As hollowing with the bowl gouge progressed, Paul noticed that the ings were thinner than the rest of the body so he corrected this on the next cut, removing wood only where required. Once below 5mm thickness, he continued in stages from the free end, not returning to the thin sections once completed as they were no longer stable. The thickness was gauged by shining a light through the bowl wall.

NE Maple Bowl, nearly done

Unlike the beech bowl made earlier, the shape of this bowl was suitable to complete using the bowl gouge with 50 degree bevel.

Having gone as far as time allowed this evening, Paul will later sand the bowl by hand, mounting it on a padded mandrel for doing the outside. He will finish it with oil and does not expect it to crack any further although an original crack was still visible. Being thin, such bowls will warp rather than crack if wet.

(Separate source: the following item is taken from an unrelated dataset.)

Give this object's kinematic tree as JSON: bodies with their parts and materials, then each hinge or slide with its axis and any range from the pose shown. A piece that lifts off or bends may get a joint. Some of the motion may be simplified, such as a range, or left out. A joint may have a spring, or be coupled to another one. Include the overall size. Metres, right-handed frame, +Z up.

Paul gave a lot of tips and explanations while he was working, all of which made for a thoroughly engrossing demonstration, and the evening passed all too quickly before it was time to pack everything away. And… despite having crammed in so much into a short period, Paul also managed to find time to have a chat with some of us about AWGB membership in his capacity as AWGB Chairman – many thanks for your time Paul, much appreciated!